Старушка улыбнулась.
— А кто его знает! Теперь уж и запамятовала, где видела его.
— Душу греет… Самобранка! — сказал я и смутился.
Весь день находился я под впечатлением увиденного узора. Было в нем что-то близкое, не раз видимое, родное, безыскусное, наше.
Кричали коростели за Окою, брело по лугам разноцветье, медленно покачивалась в берегах река, и в облаках, что лениво двигались по воде от камышей и ивняков к плесу, мелькали красные плавники голавлей, а я все думал и думал неотступно о рисунке.
К вечеру неожиданно, как это часто бывает летом, из-за леса свалилась к плесам темная, набрякшая влагою туча. Промчался сильный вихрь, устилая траву, в три погибели сгибая молодые деревья. И дождь, теплый и торопкий, припустился вдогон за ветром.
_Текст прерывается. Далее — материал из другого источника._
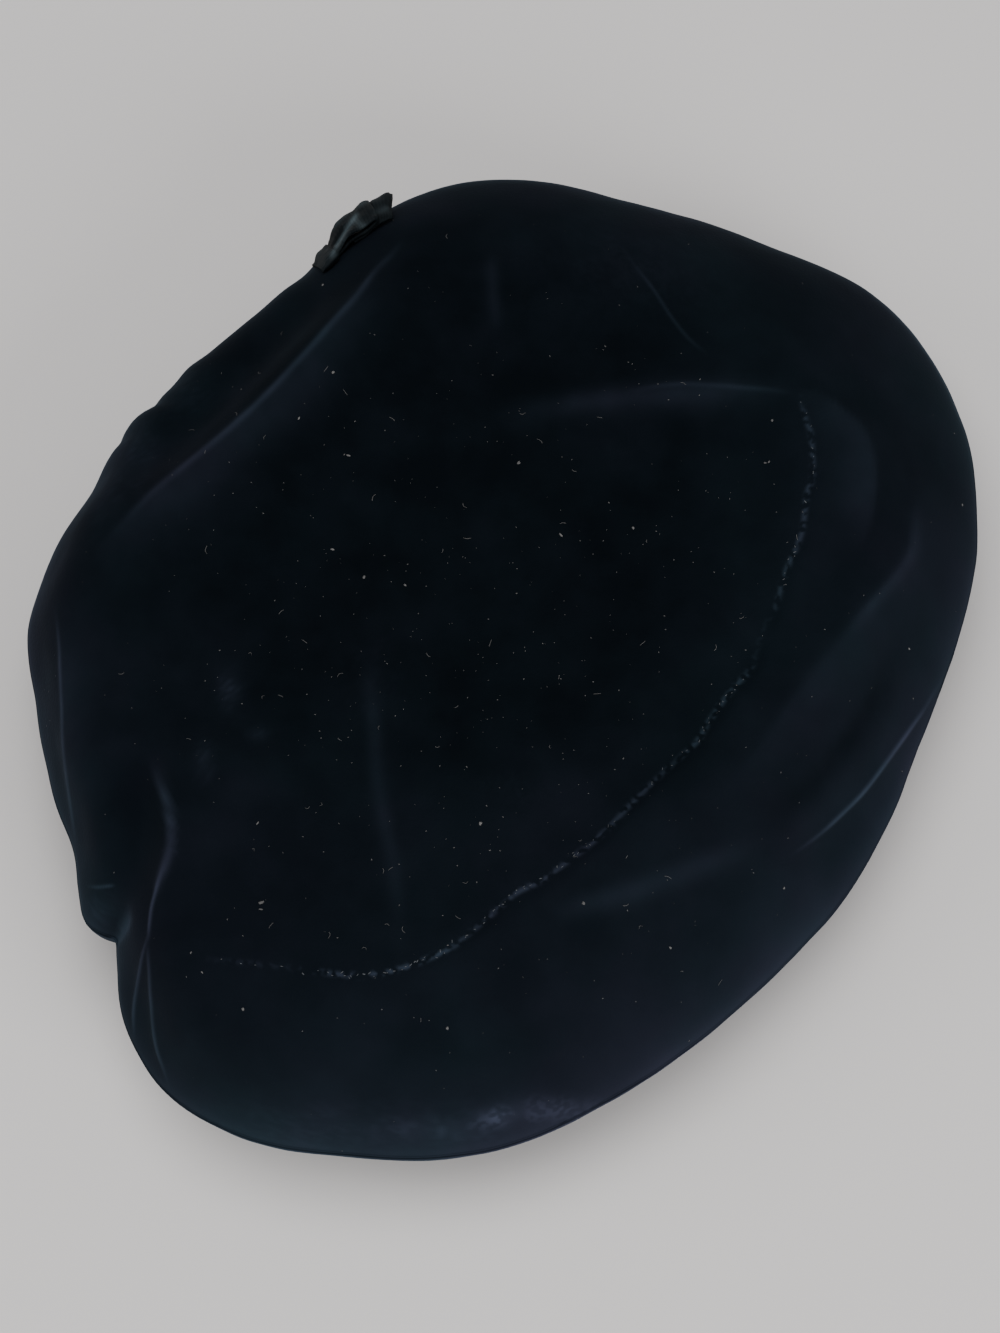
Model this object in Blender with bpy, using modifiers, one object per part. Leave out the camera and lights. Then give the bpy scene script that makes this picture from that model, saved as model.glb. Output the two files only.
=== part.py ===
"""A velvet slouch beret with a small ribbon trim, resting on its head opening.

Metres, +Z up. The origin is the middle of the hat's plan, on the surface that it rests on.
Each cloth piece is turned from a short section about +Z and then draped: one smooth
mapping gives it the plan outline, the oval head opening and the folds of the soft crown,
so that neighbouring pieces keep the small gap between them.
"""

import math
from collections import namedtuple

import bmesh
import bpy
import numpy as np

MM = 0.001

# Cloth and gaps
CLOTH = 2.0 * MM
RIBBON = 1.0 * MM
GAP = 0.4 * MM
TRIM_GAP = 0.6 * MM
MERGE = 0.05 * MM

# The turned form, before it is draped
RIM_RADIUS = 140 * MM
SHOULDER_RADIUS = 88 * MM
CROWN_HEIGHT = 59 * MM
CROWN_DISH = 3 * MM
EDGE_HEIGHT = 29 * MM
SHOULDER_FULLNESS = 1.5
UNDERSIDE_FULLNESS = 1.8
REST_WIDTH = 14 * MM

# The oval head opening, for a head of about 570 mm round
OPENING_LONG = 198 * MM
OPENING_SHORT = 164 * MM
OPENING_BEARING = 50
OPENING_RADIUS = (OPENING_LONG + OPENING_SHORT) / 4
HEADBAND_HEIGHT = 26 * MM

# Where the middle of the hat's plan lies from the middle of the turned form, in mm
PLAN_MIDDLE = (0.85, 0.6)

# How finely the pieces are turned
TURN_STEPS = 96
PLATEAU_RINGS = 10
SHOULDER_RINGS = 10
UNDERSIDE_RINGS = 6
WALL_RINGS = 7

# Between these heights of the turned form a fold grows from nothing to its full rise
FOLD_FOOT = 26 * MM
FOLD_TOP = 48 * MM
FOLD_TAPER = 0.3
FOLD_SAMPLES = 33

Outline = namedtuple("Outline", "bearing reach shoulder edge")
Fold = namedtuple("Fold", "name start middle end rise left right")
Gather = namedtuple("Gather", "name bearing depth spread")

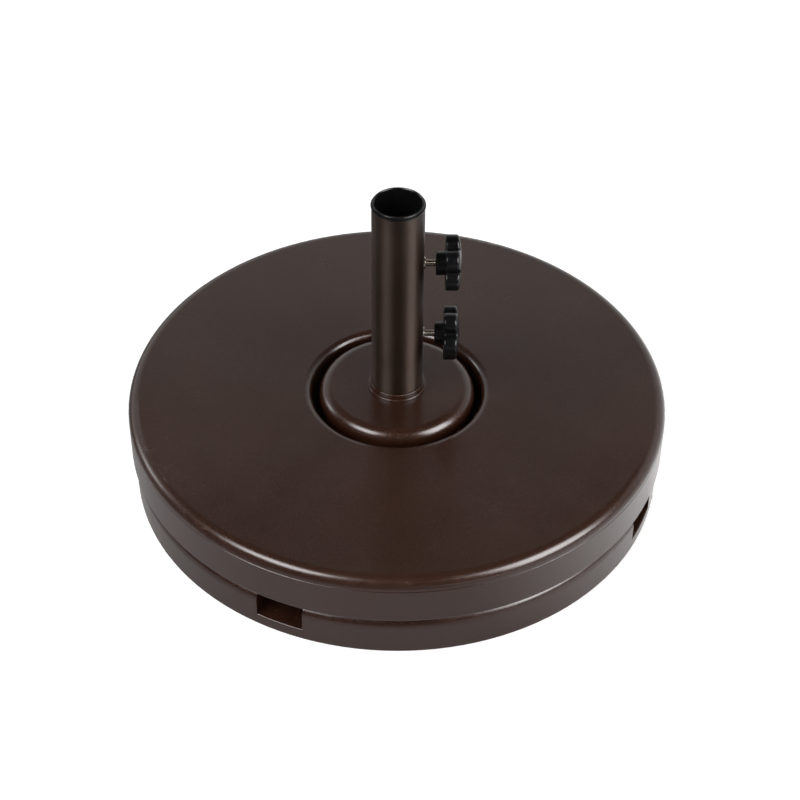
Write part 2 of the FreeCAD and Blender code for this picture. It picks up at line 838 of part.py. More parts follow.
def make_grip(name, height, turn):
    """Moulded star grip: a crowned, lobed head on a boss, hollow for the stud and its insert."""
    boss_start = value(BOSS_START)
    head_start = value(HEAD_START)
    thickness = value("Sizes.head_thickness")
    head_end = head_start + thickness
    crown = value("Sizes.head_crown")
    reach = value("Sizes.lobe_circle_radius") + value("Sizes.lobe_radius")
    dome_radius = (reach**2 + crown**2) / (2 * crown)
    dome = Part.makeSphere(dome_radius, Vector(0, 0, head_end - dome_radius))
    head = star_face(head_start).extrude(Vector(0, 0, thickness)).common(dome)
    top_face = max(head.Faces, key=lambda face: face.CenterOfMass.z)
    outer_edges = top_face.Edges
    head = head.makeFillet(value("Sizes.head_outer_round"), outer_edges)
    inner_edges = [edge for edge in head.Edges if edge.BoundBox.ZMax < head_start + 0.01]
    head = head.makeFillet(value("Sizes.head_inner_round"), inner_edges)
    boss_radius = value("Sizes.boss_diameter") / 2
    boss_end = head_start + thickness / 2
    boss = Part.makeCylinder(boss_radius, boss_end - boss_start, Vector(0, 0, boss_start))
    front_edge = [edge for edge in boss.Edges if edge.BoundBox.ZMax < boss_start + 0.01]
    boss = boss.makeChamfer(value("Sizes.boss_chamfer"), front_edge)
    grip = head.fuse(boss).removeSplitter()
    insert_room_radius = value("Sizes.insert_radius") + value("Sizes.stud_running_gap")
    insert_room_end = value(INSERT_END) + value("Sizes.stud_running_gap")
    insert_room = Part.makeCylinder(
        insert_room_radius, insert_room_end - boss_start, Vector(0, 0, boss_start)
    )
    stud_room_radius = value(STUD_RADIUS) + value("Sizes.bolt_thread_gap")
    stud_room_end = value(f"{INSERT_END} + Sizes.stud_seat_length") + value("Sizes.bolt_thread_gap")
    stud_room = Part.makeCylinder(
        stud_room_radius, stud_room_end - boss_start, Vector(0, 0, boss_start)
    )
    dish_depth = value("Sizes.dish_depth")
    dish = Part.makeCylinder(
        value("Sizes.dish_radius"), dish_depth, Vector(0, 0, head_end - dish_depth)
    )
    piece = doc.addObject("Part::Feature", name)
    piece.Label = name
    piece.Shape = grip.cut([insert_room, stud_room, dish])
    return finished(piece, on_knob_axis(height, turn))


make_base_shell()
make_base_concrete()
make_base_bottom_plate()
for pocket_number in range(1, POCKET_COUNT + 1):
    make_hand_pocket(pocket_number)
make_hub_cup()
make_socket_tube()
make_collar_ring()
make_socket_floor()
make_foot_pads()
make_stem_tube()
make_stem_end_plug()
make_stem_bolt()
make_stem_bolt_washer()
make_stem_liner()
make_ring_cap()
make_ring_band()
make_ring_inner_wall()
make_ring_bottom_plate()
make_ring_concrete()
make_ring_pads()
for place_name, knob_height in (("upper", UPPER_KNOB_HEIGHT), ("lower", LOWER_KNOB_HEIGHT)):
    make_bush(f"{place_name}_bush", knob_height)
    make_insert(f"{place_name}_insert", knob_height)
    make_stud(f"{place_name}_stud", knob_height)
    make_grip(f"{place_name}_grip", knob_height, f"Sizes.{place_name}_knob_turn")

doc.recompute()
for item in doc.Objects:
    if "Invalid" in item.State or "Error" in item.State:
        raise ValueError(f"{item.Label} failed: {item.State}")
for piece in pieces:
    if piece.Shape.isNull() or not piece.Shape.isValid():
        raise ValueError(f"{piece.Label} has no valid shape")

os.makedirs("parts", exist_ok=True)
for piece in pieces:
    piece.Shape.exportStep(f"parts/{piece.Label}.step")
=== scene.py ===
import json
import math

import bmesh
import bpy
from mathutils import Matrix, Vector


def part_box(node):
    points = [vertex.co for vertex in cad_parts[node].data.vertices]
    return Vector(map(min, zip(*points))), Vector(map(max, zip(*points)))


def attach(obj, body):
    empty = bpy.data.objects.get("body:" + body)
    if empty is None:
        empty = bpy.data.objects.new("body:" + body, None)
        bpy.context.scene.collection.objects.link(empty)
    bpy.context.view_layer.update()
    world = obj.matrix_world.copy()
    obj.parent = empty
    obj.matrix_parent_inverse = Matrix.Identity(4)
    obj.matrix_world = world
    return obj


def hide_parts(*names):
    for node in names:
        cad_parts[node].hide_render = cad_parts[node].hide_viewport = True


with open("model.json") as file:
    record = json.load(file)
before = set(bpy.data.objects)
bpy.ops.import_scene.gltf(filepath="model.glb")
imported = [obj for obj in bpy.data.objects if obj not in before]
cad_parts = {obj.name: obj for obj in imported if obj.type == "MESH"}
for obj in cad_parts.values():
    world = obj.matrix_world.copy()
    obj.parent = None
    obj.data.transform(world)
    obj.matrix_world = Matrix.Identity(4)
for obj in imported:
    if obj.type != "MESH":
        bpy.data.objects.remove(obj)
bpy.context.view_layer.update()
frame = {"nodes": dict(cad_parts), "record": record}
nodes = frame["nodes"]

# ---- studio ---------------------------------------------------------------------------
# A pale floor under an even white surround that darkens overhead, with two large softboxes
# in front of the base, one to each side, and a small reflector on the left. Glossy surfaces
# see these, a darker side round the camera and a floor that darkens away from the base.

STEM_FRONT = math.radians(24.2)  # the knobs' bearing, which the camera looks at square on
CAMERA_ASIDE = 0.0002
CAMERA_BACK = 1.6423
CAMERA_HEIGHT = 1.5460
CAMERA_PITCH = math.radians(41.570)
CAMERA_YAW = math.radians(-0.116)
CAMERA_ROLL = math.radians(0.484)
CAMERA_LENS = 86.2
CAMERA_SENSOR = 36.0
FLOOR_SIDE = 24.0
FLOOR_WHITE = 0.60
FLOOR_DULL = 0.9
FLOOR_GLOW = 0.62
FLOOR_RIGHT_SHEEN = (0.12, 0.36, 0.0, 1.0)
FLOOR_FALL_OFF = (0.42, 0.56, 0.0, 0.85)
SURROUND_STOPS = ((0.50, 1.0), (0.79, 0.80), (0.85, 0.07), (1.0, 0.05))
CAMERA_SIDE_SHADE = (-0.35, 0.0, 0.0, 0.88)
SOFTBOXES = (
    {
        "name": "left_softbox",
        "bearing": -142.0,
        "elevation": 45.0,
        "size": (1.55, 1.25),
        "sheen": 15.0,
        "fill": 33.0,
    },
    {
        "name": "right_softbox",
        "bearing": -28.0,
        "elevation": 33.0,
        "size": (1.8, 1.9),
        "sheen": 15.0,
        "fill": 33.0,
    },
    {
        "name": "side_reflector",
        "bearing": 160.0,
        "elevation": 18.0,
        "size": (0.7, 0.8),
        "sheen": 6.0,
        "fill": 0.0,
    },
)
SOFTBOX_DISTANCE = 2.3
SOFTBOX_EDGE = 0.45


def link(thing):
    bpy.context.scene.collection.objects.link(thing)
    return thing


def node(tree, kind, feeds=None, **settings):
    """Add a node. A feed that is a socket is linked to the input, any other is set on it."""
    made = tree.nodes.new(kind)
    for key, setting in settings.items():
        setattr(made, key, setting)
    for key, feed in (feeds or {}).items():
        if isinstance(feed, bpy.types.NodeSocket):
            tree.links.new(feed, made.inputs[key])
        else:
            made.inputs[key].default_value = feed
    return made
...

Я вышел к Оке в надежде спрятаться от дождя под лодкой, что чернела просмоленным днищем на песчаной косе. Вышел и остановился, пораженный увиденным. Реки не было. Передо мною лежала кружевная скатерть с незатейливым узором зыбких кружочков. Так вот она, самобранка! Так вот он, этот узор, что зовется у нас в народе просто, очень просто — сыпкий дождик.
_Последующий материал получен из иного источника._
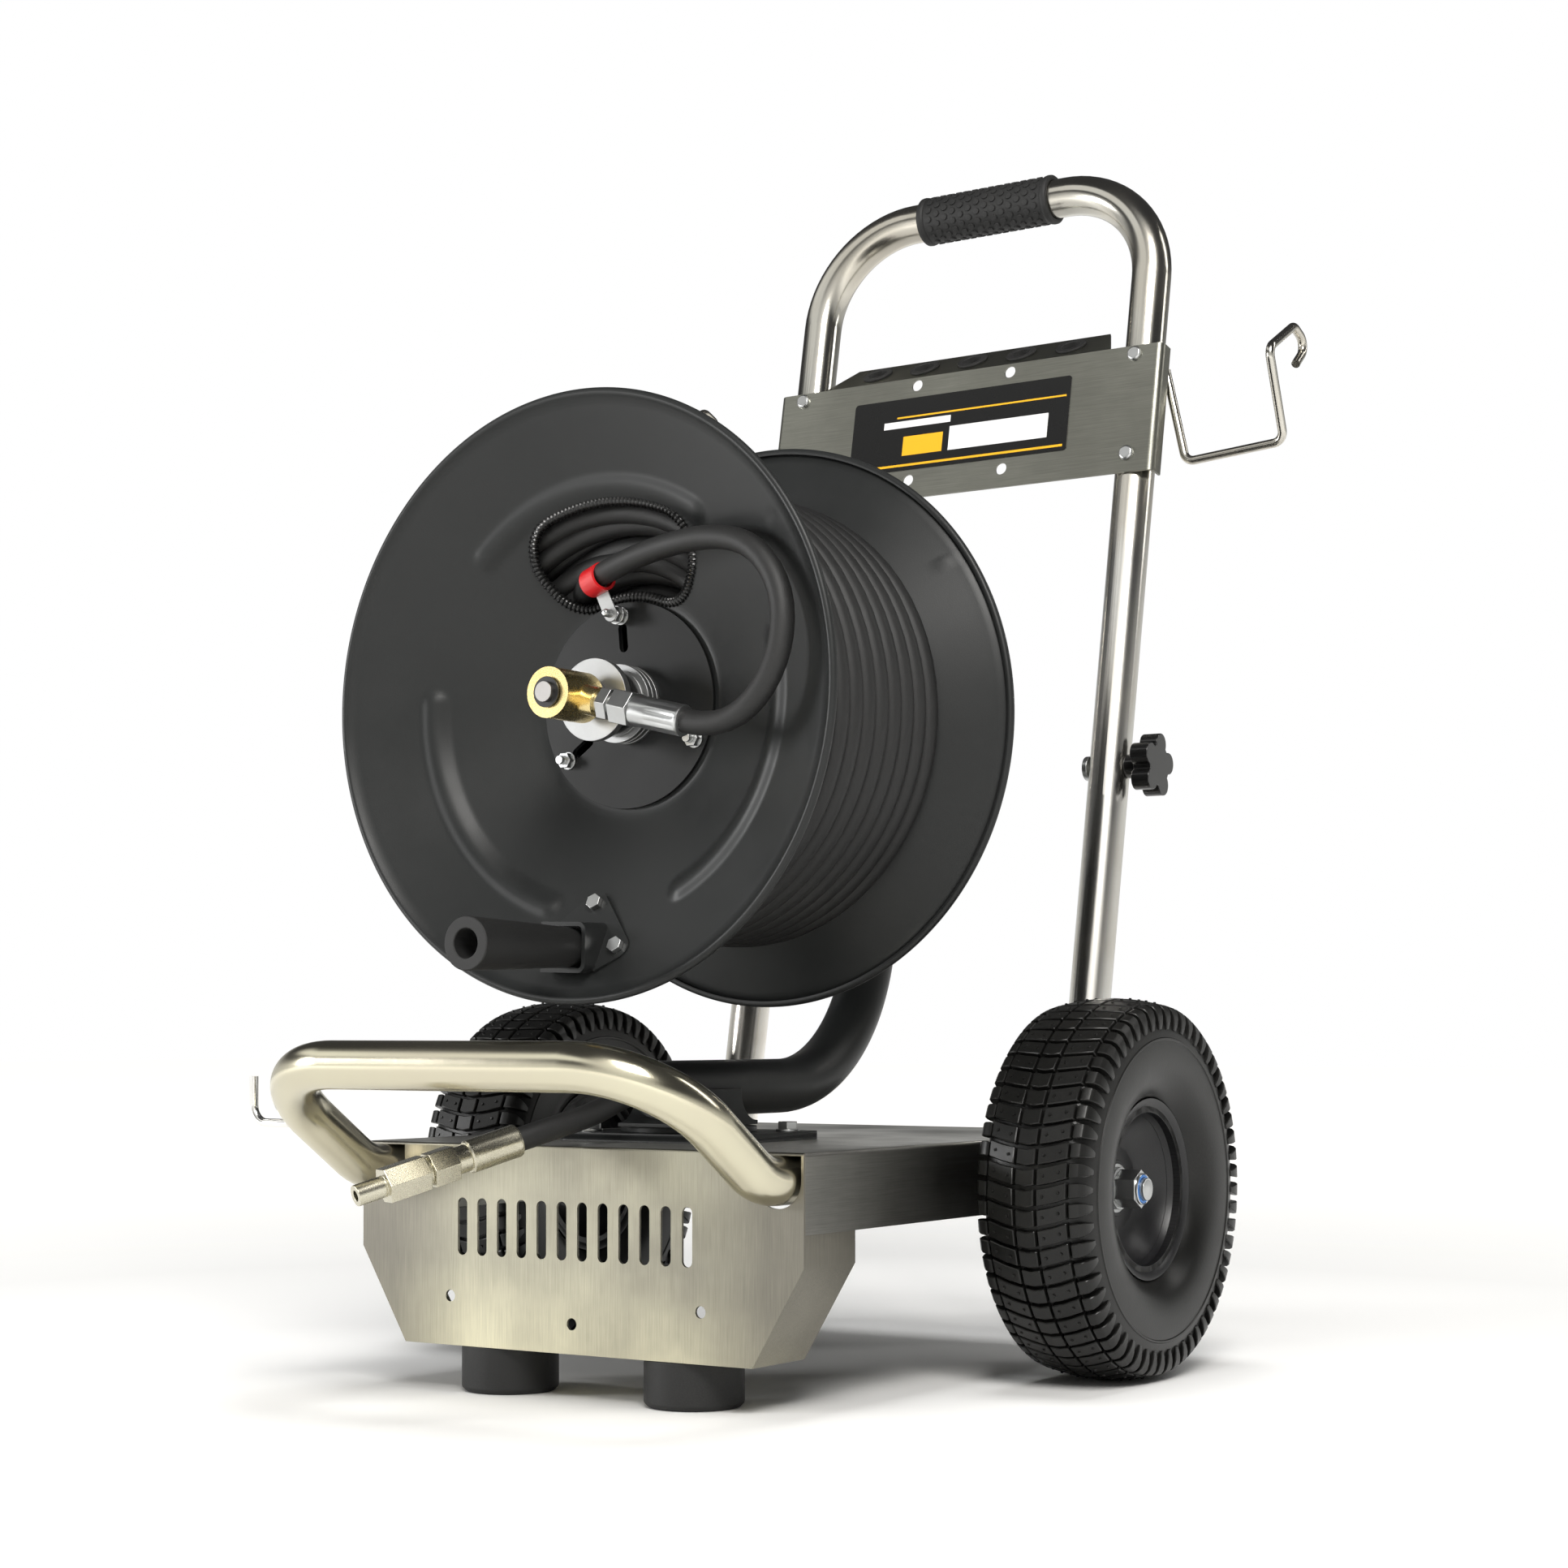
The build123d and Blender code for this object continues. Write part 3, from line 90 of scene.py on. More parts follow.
def arc(middle: Corner, radius: float, start: float, end: float, steps: int) -> list[Corner]:
    """Points of an arc round a middle, from its start angle to its end angle in degrees."""
    turns = [polar(radius, start + (end - start) * step / steps) for step in range(steps + 1)]
    return [(middle[0] + x, middle[1] + y) for x, y in turns]


def regular(sides: int, radius: float) -> list[Corner]:
    """Corners of a regular polygon round the origin."""
    return [polar(radius, 360.0 * side / sides) for side in range(sides)]


def swell(away: float) -> float:
    """Round rise, full at 0 and nothing at 1."""
    return 0.5 + 0.5 * math.cos(math.pi * away)


def facing(place: Vector, way: Vector, up: str) -> Matrix:
    """Place for a copy that stands at a point with its z axis along a direction."""
    return Matrix.Translation(place) @ way.to_track_quat("Z", up).to_matrix().to_4x4()


class Body(Enum):
    """The parts of the cart that move as one."""

    CHASSIS = "chassis"
    WHEEL_LEFT = "wheel_left"
    WHEEL_RIGHT = "wheel_right"
    REEL = "reel"
    GRIP = "grip"
    KNOB_LEFT = "knob_left"
    KNOB_RIGHT = "knob_right"


# ---------------------------------------------------------------- shader workshop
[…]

Я лежу на горячей от полуденного зноя траве. Река Векша у моих ног замерла, вода будто бы загустела — неживая. И лес за ржаным полем тоже неживой, стоит не шелохнется. Солнце обволоклось белой марью, повисло над землей, мутное, расплывчатое, мягкое как воск. А глянешь из-под ресниц на него — черная сковорода.
Трава пахнет сухой землей. Тонкие лучики пырея пообмякли, спеклись под солнцем, подорожник, запудренный пылью, лег ниц, и только густой былинник у самой воды стоек и зелен. Я прячу голову в малую тень ольхового куста и смотрю через листву за реку.
Там, в колеблющемся зное, вытянулась в одну улицу деревня Пешня, лицом к дороге, садами да огородами к Векше. Дома стоят грудно — двор ко двору, у каждого две-три владимирки, старая береза или ветла и сколок буйного малинника вперемежку с крапивой. На задах шалашиками соломенные крыши погребов и чучела в капустных и помидоровых грядках. Чучела отсюда кажутся мирными и даже чуть грустными от вечного стояния под зноем и непогодью. Птицы их не боятся, разве только залетный лесной голубь — витютень или осторожная ронжа, залетев ненароком из чащи, шарахается в сторону, облетая молчаливых, грустных стражей.
Черная ворона или галка (отсюда и не разобрать) сидит на худой бадейке — шляпе чучела и кричит хрипло, лениво — к ливню или к грозе.
Я люблю Пешню скрытой и непонятной даже мне самому любовью. Подолгу смотрю на почерневшие от дождей и будто морщинистые стены изб, на схилившиеся плетни и палисады, на тропки, проторенные к мосткам и лавицам Векши, среди картофельных полей, и на сердце у меня становится тепло и как-то по-особому светло и чуточку грустно.
Пешня не знает о моей любви к ней, потому что я храню ее глубоко и ревниво, а жители считают меня чуточку чудаком и относятся ко мне так, как заведено у нас издревле относиться ко всякому «не от мира сего», — с болезной лаской.
Хозяйка моя, у которой живу я на чистой половине, старушка Мария Степановна, потчуя меня обедом ли, завтраком ли, чаем с земляничным вареньем (ягодка-то с бору — пахучая), смотрит на меня, подперши щеку, долго, с грустинкой: «Ешь, ешь, милок, набирай силы…»
Как-то еще в первое лето моего гостевания в Пешне я случайно подслушал ее разговор с соседками.
Был вечер. Цвели липы, просыпались первые звезды в белом после дневного пала небе, и с Оки из-за леса доносились плавные и густые крики пароходов. Я сидел в горнице у окна, не зажигая света. Давно уже прогнали скотину, и хозяйки, управившись по дому, сидели по лавочкам у ворот.